AS A KID growing up, for as long as I could remember, I had always been told that I had to give something up for Lent. I could never understand the concept of giving up something that you like for 40 days. I remember my parents telling me that Lent is a time to focus on the spiritual gifts that we have, not the material. They were absolutely right.
We live in a world that is surrounded by many material things, such as phones, tablets and computers. In this age of technology, we are given the world at our fingertips. As good as many of those things are, I find myself asking these questions: Are these things taking the place that Christ should have in my life? Material things are good, but are they taking over the parts of our lives that the Lord should be in?
Tempted By Darkness
Our Gospel today depicts Jesus being tempted by Satan in the desert. Each year on the first Sunday of Lent, we hear how our Lord was tempted by Satan. Likewise, each of us are tempted throughout our lives by the prince of darkness. It is Satan’s mission to seek our souls, and he does so in such clever ways. Satan uses the things of this world to lure us into sin. He wants us to focus on the things of this world and use them for our own glory. We must never allow Satan and all of his empty promises to take root within our lives.
Jesus reminds us at the beginning of this season to “Repent and believe in the Gospel” (Mark 1:15). As witnesses of the Lord, we must call ourselves to repentance and proclaim the Good News of Jesus. We are all poor sinners, looking to get to heaven.
Over the next 40 days, we are invited to give ourselves completely and totally over to the Lord. We must never hold onto the material things of this world so tightly that we forget to hold onto the Savior of this world.
To See and Believe
We are reminded in today’s second reading from St. Peter that Christ’s suffering will lead us to the Father. We hear, “For Christ also suffered for sins once, the righteous for the sake of the unrighteous, that he might lead you to God. Put to death in the flesh, he was brought to life in the spirit” (1 Peter 3:18).
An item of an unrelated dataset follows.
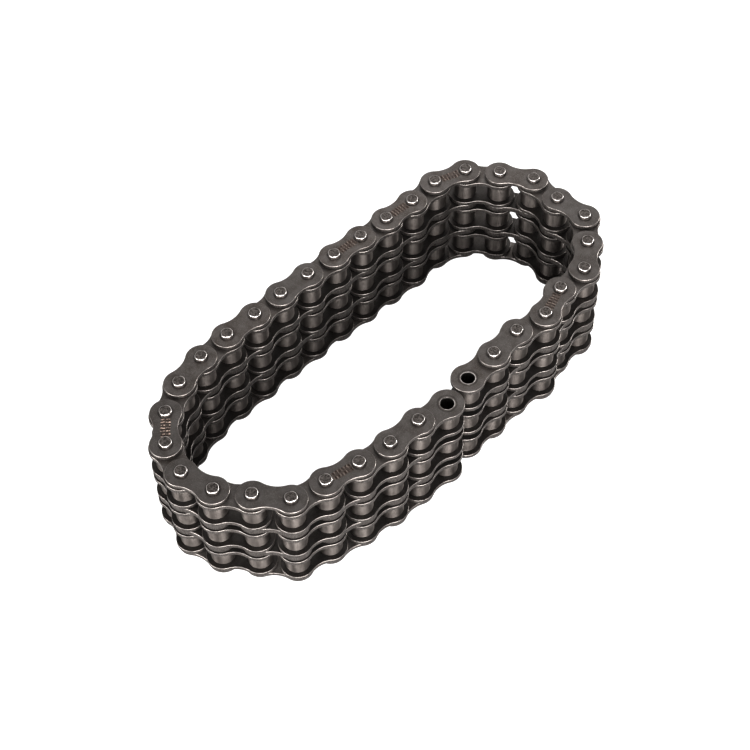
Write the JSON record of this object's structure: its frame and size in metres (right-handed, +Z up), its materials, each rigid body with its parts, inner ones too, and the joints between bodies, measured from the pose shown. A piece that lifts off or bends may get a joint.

Christ shed His blood on the cross out of pure love, so that we, His witnesses, could share in the abundant love of the Father.
As we begin these days of prayer, fasting and almsgiving, let us not focus on the things that we are giving up, but bask in the glory of what we are to gain, that is, eternal life.
May this Lenten season be a time of repentance, reconciliation and rejuvenation, as we prepare to celebrate with great joy our Lord’s victory over sin and death.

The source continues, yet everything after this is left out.